With a nation that has an obsession with the Great British Bake-Off, it is no wonder that a cake related story has received such widespread media attention. This follows the much publicised Supreme Court ruling that a bakery chain in Northern Ireland did not directly discriminate on the grounds of sexual orientation, nor did it directly discriminate on the grounds of religion or political belief for refusing to supply a cake with the slogan “Support Gay Marriage”. The Lee v Ashers Baking Company Ltd case shows the conflict between religious freedoms and sexual orientation and it is far from a straightforward example of discrimination in action.

Mr Lee was a gay man that volunteered with an LGBT community group who placed an order with Ashers Bakery for a cake with an image of Bert and Ernie from Sesame Street and the headline “Support Gay Marriage”. The owners of the bakery were Christians who held the belief that marriage can only be between a man and a woman. Although Ashers initially accepted the order, they consequently rejected it on the basis that they felt they were unable to print the slogan which Mr Lee had requested. They apologised to Mr Lee and he was given a full refund.

Mr Lee brought a claim for discrimination on the grounds of sexual orientation and direct discrimination on the grounds of religious/political belief. His sexual orientation discrimination claim was initially upheld. The bakery’s appeal was rejected by the Northern Ireland Court of Appeal but succeeded in the Supreme Court.

Lady Hale, the leading discrimination law justice in the Supreme Court commented that just because the reason for less favourable treatment has something to do with the sexual orientation of some people, does not mean that the less favourable treatment is on the grounds of sexual orientation. The bakery would have supplied Mr Lee with a cake without the message “Support Gay Marriage” and they would have refused to supply a cake with the same message requested by a heterosexual couple. The refusal to supply the cake was to the message not the messenger.

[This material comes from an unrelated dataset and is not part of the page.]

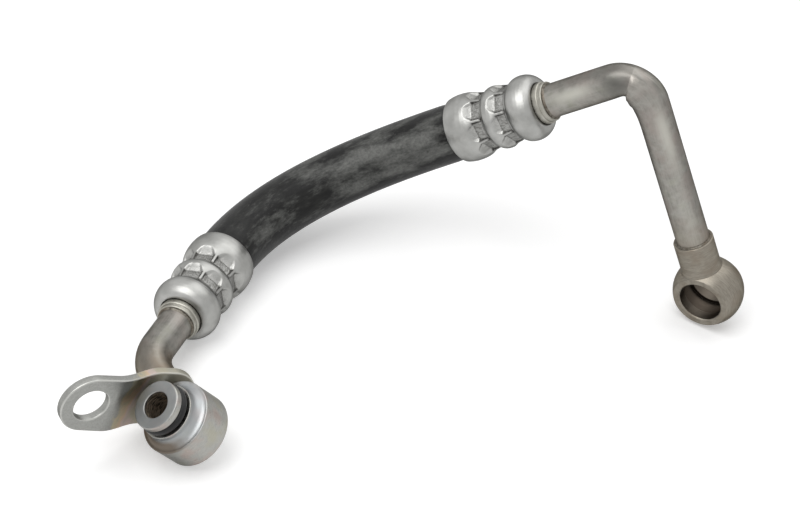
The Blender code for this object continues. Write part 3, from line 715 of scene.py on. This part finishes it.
FERRULE_LONG = 23.0
RING_PLACES = (8.4, 15.0)
JAWS = 8
JAW_FROM_AXIS = 6.2
JAW_SIDE = math.radians(20.3)
PAD_SIDE = math.radians(18.0)
SIDE_LINE = math.radians(19.0)
FIN_SPREAD = math.radians(3.6)
INLET_CRIMP_TURN = math.radians(13.1)
OUTLET_CRIMP_TURN = math.radians(37.1)
SLEEVE_SIDES = 320
# Distance along the sleeve from its hose end, and its radius there.
sleeve_stations = np.array([
    (0.0, 7.62), (0.2, 7.84), (1.0, 8.02), (2.2, 8.15), (3.6, 8.13), (4.8, 7.98), (5.8, 7.72),
    (6.8, 7.36), (7.8, 7.02), (8.8, 6.80), (9.7, 6.76), (10.1, 6.92), (10.6, 7.34), (11.2, 7.56),
    (11.9, 7.60), (12.7, 7.48), (13.6, 7.16), (14.6, 6.84), (15.6, 6.68), (16.4, 6.68),
    (16.8, 6.82), (17.3, 7.26), (18.0, 7.64), (18.8, 7.83), (19.6, 7.87), (20.5, 7.76),
    (21.3, 7.50), (22.0, 7.10), (22.5, 6.66), (22.85, 6.10), (23.0, 5.55)])


def step_up(value, low, high):
    """A smooth step from 0 at low to 1 at high."""
    share = np.clip((value - low) / (high - low), 0.0, 1.0)
    return share * share * (3.0 - 2.0 * share)


def sleeve_base(along):
    """Radius of the sleeve between the pads, straight lines smoothed by a running mean."""
    fine = np.linspace(-1.0, 24.0, 2501)
    radius = np.interp(fine, sleeve_stations[:, 0], sleeve_stations[:, 1])
    window = np.hanning(61)
    smooth = np.convolve(np.pad(radius, 30, mode="edge"), window / window.sum(), mode="valid")
    keep = step_up(fine, 21.8, 22.8) + step_up(fine, 0.5, 0.1)
    return np.interp(along, fine, smooth * (1.0 - keep) + radius * keep)


def pressed(along, turn):
    """Radius of the sleeve, how dark its creases are painted for their shade and how far a pad is pressed,
    place by place.

    A pad is the plane of the jaw's face, its distance from the axis / cos a.  It takes over from
    the sleeve inside a rectangle, after a long scooped ramp on the bell's side.  The metal
    between two pads stands up in a fin, lowered in a nook behind the pads.
    """
    pitch = 2.0 * np.pi / JAWS
    off = np.abs((turn + pitch / 2.0) % pitch - pitch / 2.0)
    radius = sleeve_base(along) + 0.0 * turn
    crease_shade, worked = np.zeros_like(radius), np.zeros_like(radius)
    for place in RING_PLACES:
        near = along - place
        behind = step_up(near, 1.32, 1.12)
        flat_part = step_up(near, -1.3, -0.95) * behind
        around = step_up(off, JAW_SIDE, PAD_SIDE)
        narrow = np.clip((near + 3.1) / 2.1, 0.0, 1.0) ** 0.5
        scooped = step_up(off, JAW_SIDE * narrow + 0.01, math.radians(15.0) * narrow)
        scoop = step_up(near, -3.0, -0.95) * behind * np.where(near < -1.0, scooped, around)
        lowered = np.minimum(JAW_FROM_AXIS / np.cos(off), radius)
        radius = radius * (1.0 - scoop) + lowered * scoop
        # Side lines, the wall behind the pads, the ramp's end and the nooks are marked for painted shade.
        side_line = np.exp(-((off - SIDE_LINE) / math.radians(1.5)) ** 2)
        fin = np.exp(-((off - pitch / 2.0) / FIN_SPREAD) ** 2)
        nook = fin * np.exp(-((near - 1.2) / 0.42) ** 2)
        wall_line = np.exp(-((near - 1.26) / 0.15) ** 2)
        wall_line = wall_line * step_up(off, math.radians(22.0), math.radians(20.0))
        ramp_line = 0.5 * np.exp(-((near + 1.05) / 0.13) ** 2) * around
        crease_shade = np.maximum(crease_shade, side_line * step_up(np.abs(near), 1.4, 1.0))
        crease_shade = np.maximum(np.maximum(crease_shade, wall_line), np.maximum(ramp_line, nook))
        worked = np.maximum(worked, np.maximum(flat_part, 0.6 * scoop) * around)
        radius += 0.10 * fin * step_up(near, -1.9, -0.6) * step_up(near, 1.1, 0.3)
        radius -= 0.22 * nook
    return radius, np.clip(crease_shade, 0.0, 1.0), worked


def ferrule_grid():
    """Grid of the sleeve: its pressed outside by place along and angle, then its plain inside."""
    along = np.linspace(0.0, FERRULE_LONG, 240)[:, None]
    turn = (np.arange(SLEEVE_SIDES) * 2.0 * np.pi / SLEEVE_SIDES)[None, :]
    radius, crease_shade, worked = pressed(along, turn)
    inner = eased([(5.5, 23.0), (5.12, 22.98), (5.06, 22.8), (5.06, 21.6), (5.7, 21.6),
                   (5.7, 6.0), (7.1, 4.8), (7.1, 0.2), (7.62, 0.0)], 0.12)[1:-1]
    radius = np.vstack([radius, inner[:, :1] + 0.0 * turn])
    along = np.vstack([along, inner[:, 1:]]) - FERRULE_LONG
    grid = np.stack([radius * np.cos(turn), radius * np.sin(turn), along + 0.0 * turn], axis=2)
    plain = np.zeros((len(inner), SLEEVE_SIDES))
    return grid * MM, {"crease_shade": np.vstack([crease_shade, plain]), "worked": np.vstack([worked, plain])}


def ferrule_alloy():
    """Satin plated sleeve: fine blasted grain, soft clouding, scored pads, painted shade in the creases.
    """
    mat = finish_of("ferrule_alloy", (0.58, 0.58, 0.57), 0.36, 1.0, 0.25)
    cloud = noise(mat, 240.0)
    speck = noise(mat, 2300.0, 4.0, 0.7)
    grain = noise(mat, 6500.0, 2.0)
    tone = layered(mat, (0.31, 0.31, 0.297),
                   (cloud, 0.3, 0.7, 1.0, (0.44, 0.44, 0.425)),
                   (speck, 0.60, 0.75, 0.35, (0.24, 0.235, 0.225)))
    # Painted shade in the creases and nooks, speckled.
    crease_shade = times(mat, mark(mat, "crease_shade"), ranged(mat, speck, 0.30, 0.52, 0.5, 1.0))
    scores = noise(mat, 3600.0, 3.0, 0.7, (1.0, 1.0, 0.3))
    scored = times(mat, mark(mat, "worked"), ranged(mat, scores, 0.45, 0.6, 0.0, 1.0))
    tone = blended(mat, times(mat, scored, 0.7), tone, (0.15, 0.145, 0.135))
    tone = blended(mat, crease_shade, tone, (0.03, 0.028, 0.025))
    rough = ranged(mat, cloud, 0.3, 0.7, 0.33, 0.41)
    rough = plus(mat, rough, times(mat, crease_shade, 0.3))
    return wear_in(mat, tone, rough, [(grain, 0.008 * MM), (speck, 0.02 * MM), (scored, 0.05 * MM)])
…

What helped Ashers was they employed and served gay people and treated them in a non-discriminatory way. There was no finding that the reason for refusing to supply the cake was that Mr Lee was thought to associate with gay people. The reason for the refusal was their religious objection to gay marriage. Support for same sex marriage was not associated with sexual orientation of the individual. People of all sexual orientations supported gay marriage and being a supporter was not a proxy for a particular sexual orientation.

With regards to discrimination on the grounds of religious belief or political opinion it was necessary to engage human rights issues. The Supreme Court considered the bakery owner’s rights under Article 9 and 10 of the European Convention of Human Rights and found that the bakery could refuse to provide Mr Lee with a cake with a message which they profoundly disagreed with.

Lady Hale makes it clear in the judgement that the bakery could not refuse to provide a cake or any other products to Mr Lee because he was a gay man or supported gay marriage. If it was found that the reason for the refusal had been connected with Mr Lee’s sexual orientation then the appeal would not have been successful. This matter was entirely different from being required to supply a cake with a message which they profoundly disagreed with. On the facts, this case created a conflict between freedom of expression and religious freedoms and LGBT rights.

The case has left some uncertainty around the extent to which a service provider can rely on the idea that they are objecting to the message and not the messenger. To what extent could a baker of wedding cakes lawfully refuse to bake a cake for a same-sex wedding? If the cake had no particular features identifying it as being a same-sex wedding, the bakers would have no argument. However, if the request was to decorate the cake with two male figures in an embrace, would the bakers be able to refuse on the ground they object, to the idea of a same sex marriage and not to the sexual orientation of the couples in question?